# Exercise goal
Starting at the line containing "for piece in", please quote every line up to and including the line containing "obj.matrix_parent_inverse = Matrix.Identity(4)", exactly, and nothing beyond.

--- BEGIN Supplied information ---

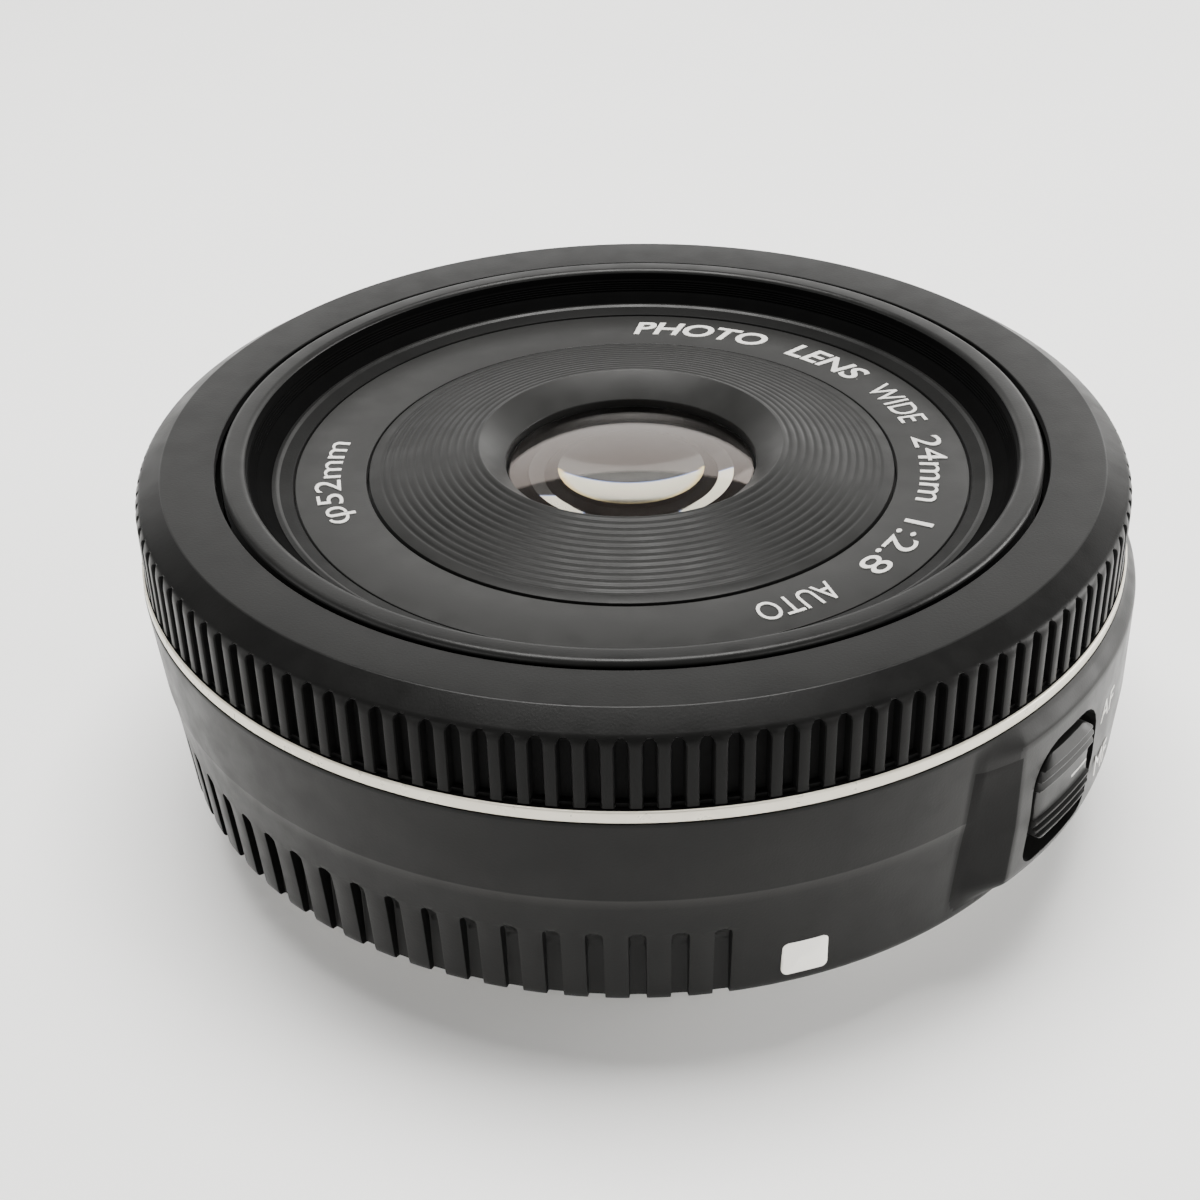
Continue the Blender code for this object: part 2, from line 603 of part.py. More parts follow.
def build_iris():
    base = turned("aperture_base", [(14.9, 14.0), (15.3, 14.0), (15.3, 11.7), (IRIS_BORE, 11.7),
                                    (IRIS_BORE, 12.1), (14.9, 12.1)], MATT_BLACK, 32)
    centre = IRIS_MODULE * (IRIS_RING_TEETH + IRIS_PINION_TEETH) / 2
    ear = place(rod("base_ear", 3.1, 11.7, 12.1, steps=24), centre, IRIS_MOTOR_AZIMUTH)
    shape(base, ear, "UNION")
    mouth = place(rod("base_mouth", 2.9, 12.1, 15.0, steps=24), centre, IRIS_MOTOR_AZIMUTH)
    shape(base, mouth)
    bore = place(rod("ear_bore", 0.7, 11.0, 13.0, steps=16), centre, IRIS_MOTOR_AZIMUTH)
    shape(base, bore)
    turned("aperture_cover", [(IRIS_BORE, 14.45), (15.3, 14.45), (15.3, 14.2),
                              (IRIS_BORE, 14.2)], MATT_BLACK, 32)

    ring = turned("aperture_ring", [(6.9, 14.0), (14.28, 14.0), (14.28, 13.65), (6.9, 13.65)],
                  GEAR_CREAM, 32)
    pitch = 360.0 / IRIS_RING_TEETH
    gaps = [IRIS_MOTOR_AZIMUTH + pitch * number for number in range(-9, 4)]
    shape(ring, ring_of_boxes("iris_gaps", gaps, (13.6, 15.5), 0.62 * math.pi * IRIS_MODULE,
                              (13.0, 15.0)))

    motor = rod("aperture_motor", 2.6, 5.6, 11.4, STEEL, 24)
    shape(motor, rod("aperture_motor_bore", 0.6, 7.5, 12.0))
    place(bpy.data.objects["aperture_motor_bore"], centre, IRIS_MOTOR_AZIMUTH)
    place(motor, centre, IRIS_MOTOR_AZIMUTH)
    outline = tooth_outline(IRIS_PINION_TEETH, IRIS_MODULE)
    pinion = flat_plate("aperture_pinion", [outline], 13.6, 14.05, BRASS)
    shape(pinion, place(rod("aperture_shaft", 0.4, 7.7, 14.2), centre, IRIS_MOTOR_AZIMUTH),
          "UNION")
    place(pinion, centre, IRIS_MOTOR_AZIMUTH)


def build_blades():
    """Crescent blades, each in its own layer, pivoting at one end."""
    outer = [polar(12.9, angle) for angle in (8, 24, 40, 56, 70)]
    inner = [polar(6.7, angle) for angle in (66, 50, 34, 20)]
    heel = [polar(9.5, 6), polar(12.2, -5), polar(13.9, -4), polar(14.1, 3)]
    outline = [(x - BLADE_PIVOT, y) for x, y in heel + outer + [polar(9.6, 76)] + inner]
    for number in range(BLADE_COUNT):
        low = BLADE_LOW + BLADE_STEP * number
        blade = flat_plate(f"aperture_blade_{number + 1}", [outline], low,
                           low + BLADE_THICKNESS, STEEL)
        place(blade, BLADE_PIVOT, 360.0 * number / BLADE_COUNT)


# Focus motor, gear train and electronics

def train_centres():
    """Axes of the idler, the double wheel and the motor, as (x, y) in millimetres."""
    wheel = WHEEL_TEETH * MODULE / 2
    step = wheel + PINION_TEETH * MODULE / 2
    ring = RING_TEETH * MODULE / 2
    idler_reach = ring - wheel

    def swing(first, second):
        cosine = (first ** 2 + second ** 2 - step ** 2) / (2 * first * second)
        return math.degrees(math.acos(cosine))

    double_azimuth = IDLER_AZIMUTH + swing(idler_reach, DOUBLE_REACH)
    motor_azimuth = double_azimuth + swing(DOUBLE_REACH, MOTOR_REACH)
    return (polar(idler_reach, IDLER_AZIMUTH), polar(DOUBLE_REACH, double_azimuth),
            polar(MOTOR_REACH, motor_azimuth))


def bearing(start, end):
    return math.degrees(math.atan2(end[1] - start[1], end[0] - start[0]))


def mesh_phase(teeth, towards, gap_in_line):
    """Phase in teeth that puts a tooth, or a gap, on the line of centres."""
    turns = towards / (360.0 / teeth)
    return turns % 1.0 + (0.5 if gap_in_line else 0.0)


def build_gear_train():
    idler, double, motor = train_centres()

    tip_phase = mesh_phase(WHEEL_TEETH, IDLER_AZIMUTH, False)
    wheel = tooth_outline(WHEEL_TEETH, MODULE, tip_phase)
    gear = flat_plate("reduction_gear_2", [wheel, circle(WHEEL_BORE, 12)], *TRAIN_HIGH, GEAR_CREAM)
    gear.location = (idler[0] * MM, idler[1] * MM, 0.0)

    to_double = bearing(idler, double)
    idler_tooth = (to_double / (360.0 / WHEEL_TEETH) - tip_phase) % 1.0
    back = bearing(double, idler)
    small_phase = back / (360.0 / PINION_TEETH) - (0.5 - idler_tooth)
    small = tooth_outline(PINION_TEETH, MODULE, small_phase % 1.0)
    large = tooth_outline(WHEEL_TEETH, MODULE)
    gear = flat_plate("reduction_gear_1", [large, circle(WHEEL_BORE, 12)], *TRAIN_LOW, GEAR_CREAM)
    hub = flat_plate("double_pinion", [small, circle(WHEEL_BORE, 12)], TRAIN_LOW[1] - 0.2,
                     TRAIN_HIGH[1])
    hub.location = (double[0] * MM, double[1] * MM, 0.0)
    shape(gear, hub, "UNION")
    gear.location = (double[0] * MM, double[1] * MM, 0.0)

    to_motor = bearing(double, motor)
    double_tooth = to_motor / (360.0 / WHEEL_TEETH) % 1.0
    back = bearing(motor, double)
    motor_phase = back / (360.0 / PINION_TEETH) - (0.5 - double_tooth)
    outline = tooth_outline(PINION_TEETH, MODULE, motor_phase % 1.0)
    pinion = flat_plate("motor_pinion", [outline], *TRAIN_LOW, BRASS)
    shaft = rod("motor_shaft", 0.5, TRAIN_LOW[0], 8.4)
    shaft.location = (motor[0] * MM, motor[1] * MM, 0.0)
    shape(pinion, shaft, "UNION")
    pinion.location = (motor[0] * MM, motor[1] * MM, 0.0)

    can = rod("focus_motor", MOTOR_RADIUS, 6.9, 12.6, STEEL, 28)
    bore = rod("motor_bore", 0.7, 6.0, 8.7)
    bore.location = (motor[0] * MM, motor[1] * MM, 0.0)
    shape(can, bore)
    can.location = (motor[0] * MM, motor[1] * MM, 0.0)
    return idler, double, motor


def build_gear_plates(idler, double, motor):
    """Base plate with the gear pins, and the cover plate that carries the motor."""
    start = IDLER_AZIMUTH - 12.0
    end = math.degrees(math.atan2(motor[1], motor[0])) + 10.0
    plate = sector("gear_plate", PLATE_RADII, (start, end), (3.6, 4.1), STEEL)
    for number, (x, y) in enumerate((idler, double)):
        pin = rod(f"gear_pin_{number}", 0.6, 3.8, 6.05)
        pin.location = (x * MM, y * MM, 0.0)
        shape(plate, pin, "UNION")
    for number, azimuth in enumerate((start + 2.5, end - 2.5)):
        post = place(rod(f"gear_post_{number}", 0.7, 3.8, 6.1), 18.8, azimuth)
        shape(plate, post, "UNION")
    cover = sector("gear_cover", PLATE_RADII, (start, end), (6.3, 6.65), STEEL)
    shaft_hole = rod("cover_hole", 0.9, 5.5, 7.5)
    shaft_hole.location = (motor[0] * MM, motor[1] * MM, 0.0)
    shape(cover, shaft_hole)


def build_electronics():
    board = sector("circuit_board", (17.6, 26.2), (160.0, 385.0), (3.9, 4.7), BOARD_GREEN, 20)
    shape(board, ring_of_rods("board_holes", (168.0, 272.0, 376.0), 24.5, 0.8, (3.0, 6.0)))


clear_scene()
PARTS = new_collection("prime_lens")
CUTTERS = new_collection("cutters")

build_rear_casing()
build_index_mark()
build_switch()
build_trim_ring()
build_focus_ring()
build_focus_encoder()
build_mount()
build_contacts()
build_rear_baffle()
build_fixed_barrel()
build_drive_ring()
build_focusing_barrel()
build_front_trim()
build_cells()
build_lenses()
build_iris()
build_blades()
build_gear_plates(*build_gear_train())
build_electronics()

for piece in PARTS.objects:
    piece.data.shade_smooth()
    piece.data.set_sharp_from_angle(angle=math.radians(35.0))
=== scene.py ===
"""Looks for the slim prime lens: fine shells, ribs, lettering and glass around the CAD frame.

Lengths are in millimetres and become metres through MM. Heights run along the optical
axis from the mount flange, azimuths are degrees anticlockwise seen from the front.
"""

import json
from math import atan2, cos, degrees, exp, pi, radians, sin, sqrt, tan

import bmesh
import bpy
from mathutils import Matrix, Vector


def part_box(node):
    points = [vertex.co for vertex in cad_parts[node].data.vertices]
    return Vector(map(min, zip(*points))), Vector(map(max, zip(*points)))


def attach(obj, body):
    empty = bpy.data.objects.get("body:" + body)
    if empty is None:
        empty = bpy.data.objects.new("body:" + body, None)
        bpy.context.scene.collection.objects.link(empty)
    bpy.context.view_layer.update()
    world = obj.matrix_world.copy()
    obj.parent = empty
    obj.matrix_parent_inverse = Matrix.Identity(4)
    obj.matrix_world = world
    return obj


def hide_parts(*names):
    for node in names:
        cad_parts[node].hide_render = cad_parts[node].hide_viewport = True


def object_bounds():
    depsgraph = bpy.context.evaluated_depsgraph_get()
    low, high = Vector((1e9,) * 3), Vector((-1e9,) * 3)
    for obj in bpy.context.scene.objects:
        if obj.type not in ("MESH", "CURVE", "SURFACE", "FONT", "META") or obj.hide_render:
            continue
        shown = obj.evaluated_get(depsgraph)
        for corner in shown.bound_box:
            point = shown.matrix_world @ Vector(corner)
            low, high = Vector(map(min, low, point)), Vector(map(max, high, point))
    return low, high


MM = 0.001
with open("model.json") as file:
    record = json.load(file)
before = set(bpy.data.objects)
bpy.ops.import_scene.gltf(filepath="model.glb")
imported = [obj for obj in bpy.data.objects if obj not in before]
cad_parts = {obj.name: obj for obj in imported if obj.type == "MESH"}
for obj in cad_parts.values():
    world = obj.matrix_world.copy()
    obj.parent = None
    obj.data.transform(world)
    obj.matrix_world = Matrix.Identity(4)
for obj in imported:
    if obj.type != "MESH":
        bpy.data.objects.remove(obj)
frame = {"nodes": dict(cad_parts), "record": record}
cad_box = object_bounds()


def foot(node):
    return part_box(node)[0][2] / MM


def top(node):
    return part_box(node)[1][2] / MM


def reach(node):
    """Largest half width of a node that runs round the axis."""
    low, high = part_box(node)
    return max(-low[0], high[1]) / MM


# ---------------------------------------------------------------- materials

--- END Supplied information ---

# Solution to the problem
for piece in PARTS.objects:
    piece.data.shade_smooth()
    piece.data.set_sharp_from_angle(angle=math.radians(35.0))
=== scene.py ===
"""Looks for the slim prime lens: fine shells, ribs, lettering and glass around the CAD frame.

Lengths are in millimetres and become metres through MM. Heights run along the optical
axis from the mount flange, azimuths are degrees anticlockwise seen from the front.
"""

import json
from math import atan2, cos, degrees, exp, pi, radians, sin, sqrt, tan

import bmesh
import bpy
from mathutils import Matrix, Vector


def part_box(node):
    points = [vertex.co for vertex in cad_parts[node].data.vertices]
    return Vector(map(min, zip(*points))), Vector(map(max, zip(*points)))


def attach(obj, body):
    empty = bpy.data.objects.get("body:" + body)
    if empty is None:
        empty = bpy.data.objects.new("body:" + body, None)
        bpy.context.scene.collection.objects.link(empty)
    bpy.context.view_layer.update()
    world = obj.matrix_world.copy()
    obj.parent = empty
    obj.matrix_parent_inverse = Matrix.Identity(4)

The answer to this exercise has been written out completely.